Supplier vetting checklist
- Order sample within 7 days to inspect product.
- Confirm processing time and shipping options in writing.
- Validate tracking updates and packaging quality.
- Negotiate price breaks after consistent orders (e.g., 50+ monthly).
- Check return and warranty policy; document agreements.
90-Day Timeline Example
Month 1 - Setup and small tests
- Complete store setup, create 1-3 product pages, order samples.
- Run $300-$1,000 ad test across 10-20 creatives.
- Build email welcome flow.
Month 2 - Optimize winners
- Increase ad spend on winning creatives to $1,000-$2,000.
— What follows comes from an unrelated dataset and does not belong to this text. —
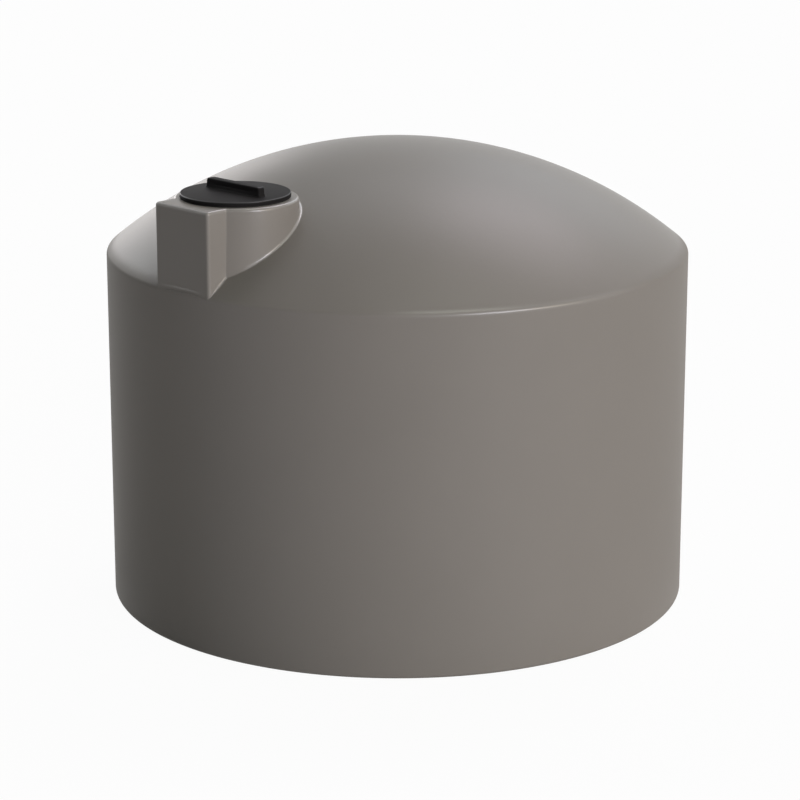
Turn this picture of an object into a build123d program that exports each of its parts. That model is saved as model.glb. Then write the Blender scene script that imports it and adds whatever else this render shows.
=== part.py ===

- Implement retargeting campaigns and collect reviews.
- Negotiate better supplier terms if consistent orders.
Month 3 - Scale and diversify
- Scale ad budget if ROAS > 3x, shift some SKUs to fulfillment centers if volumes exceed 200 orders/month.
- Add new SKUs or bundles based on customer feedback.
- Explore marketplaces or international targeting.
Next Steps
Pick one niche and create a short list of 3 SKUs to test. Spend 48 hours researching demand via Google Trends, Amazon Best Sellers, and 3-5 competitor stores.
Choose a platform and set up your store in 7 days. Use Shopify Basic $29/month for fastest setup and install an order automation app (DSers or Spocket).
Order samples from your top 2 suppliers within 10 days to verify quality and shipping times. Use one sample per SKU.
Launch a 30-day ad test with $500-$1,000 across 8-12 creatives, measure CAC, ROAS, and conversion rate, then iterate based on data.
Appendix:
Quick pricing summary (approximate, USD)
- Shopify Basic: $29/month
- WooCommerce hosting: $5-$25/month
- DSers app: Free to $19.90+/month
- Spocket Starter: $24/month
- SaleHoo directory: $67/year
- Klaviyo: Free up to 250 contacts, then $20+/month
- Stripe/PayPal fees: 2.9% + $0.30 per transaction (US)
- Sample product prices: $8-$25 plus $3-$7 shipping
- Initial ad test budget: $500-$1,000 recommended
Concluding structure for execution: pick the niche, validate demand and margins, vet suppliers with samples, set up a lean store, run disciplined ad tests, and scale winners while improving supplier terms and retention.